Objectives: Most individuals with interstitial cystitis (IC) have both pelvic pain and urinary urgency/frequency, and many have dyspareunia. Existing questionnaires designed to assess bladder-origin pelvic pain (IC) give little attention to pelvic pain or dyspareunia, however. On the basis of our clinical experience with more than 5000 patients with IC, we have designed a pelvic pain and urgency/frequency (PUF) symptom scale that gives balanced attention to urinary urgency/frequency, pelvic pain, and symptoms associated with sexual intercourse.
Methods: We used the intravesical potassium sensitivity test (PST) to validate the PUF scale in urologic patients suspected of having IC, gynecologic patients with pelvic pain, controls, and women attending lectures given by one of us (C.L.P.). Positive potassium sensitivity is known to be associated with a bladder epithelial dysfunction present in most individuals with IC.
Results: The PST was positive in 74% of patients with a PUF score of 10 to 14, 76% of those scoring 15 to 19, and 91% of those scoring 20 or higher. All controls' PUF scores were less than 3, and the rate of positive PST in controls was 0%. The PUF scores in women screened at lectures suggested that 1 in 4.5 women have IC.
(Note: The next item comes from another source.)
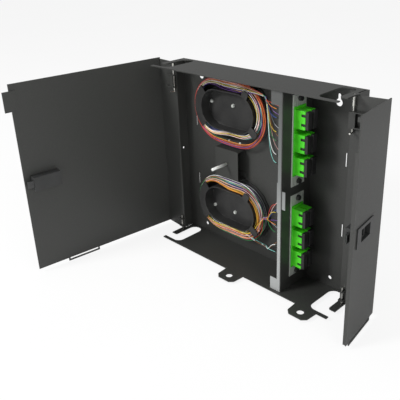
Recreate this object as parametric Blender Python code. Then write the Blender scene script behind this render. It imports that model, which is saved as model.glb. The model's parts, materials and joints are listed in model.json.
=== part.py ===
"""Wall-mount fiber termination box with a wide splice-side door and a narrow patch-side door.

Every dimension below is in millimetres, measured from the box's left side (X), from its front
plane back towards the wall (Y) and from its bottom (Z). The model's origin is the centre of the
back face, so the wall is the plane y = 0 and the doors are towards -y.
"""

import math

import bmesh
import bpy
from mathutils import Matrix, Vector

MM = 0.001
WIDTH = 343.0
HEIGHT = 304.8
DEPTH = 70.0
SHEET = 1.5
SIDE_WALL_FRONT = 48.5

# The doors, which turn about upright axes near the sides.
HINGE_INSET = 4.0
HINGE_DEPTH = 42.5
LEFT_OPEN = 95.83
RIGHT_OPEN = 98.0
DOOR_FRONT = -1.9
DOOR_BACK = DOOR_FRONT + SHEET
DOOR_BOTTOM = 2.2
SIDE_PANEL_TOP = 302.6
SIDE_PANEL_REAR = 46.5
LEFT_DOOR_WIDTH = 258.1
RIGHT_DOOR_START = 258.5

# The partition and what it carries.
PLATE_X = (257.8, 259.3)
FLANGE_Y = (5.0, 6.5)
GROUP_Z = (228.9, 85.5)
ADAPTER_PITCH = 33.0
ADAPTER_COLUMNS = (31.65, 44.05)
ADAPTER_SIZE = (9.3, 25.4)
PORT_PITCH = 12.7
PLUNGER_SPACING = 118.0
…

Conclusions: High PUF scores appear to correlate directly with a higher likelihood of positive PST in both urologic patients suspected of having IC and gynecologic patients with pelvic pain. The PUF appears to be a valid tool for detecting IC in these two populations, as well as in the general population. Use of the PUF alone may prove to be an accurate method for detecting IC. The IC prevalence may be as high as 1 in 4.5 women.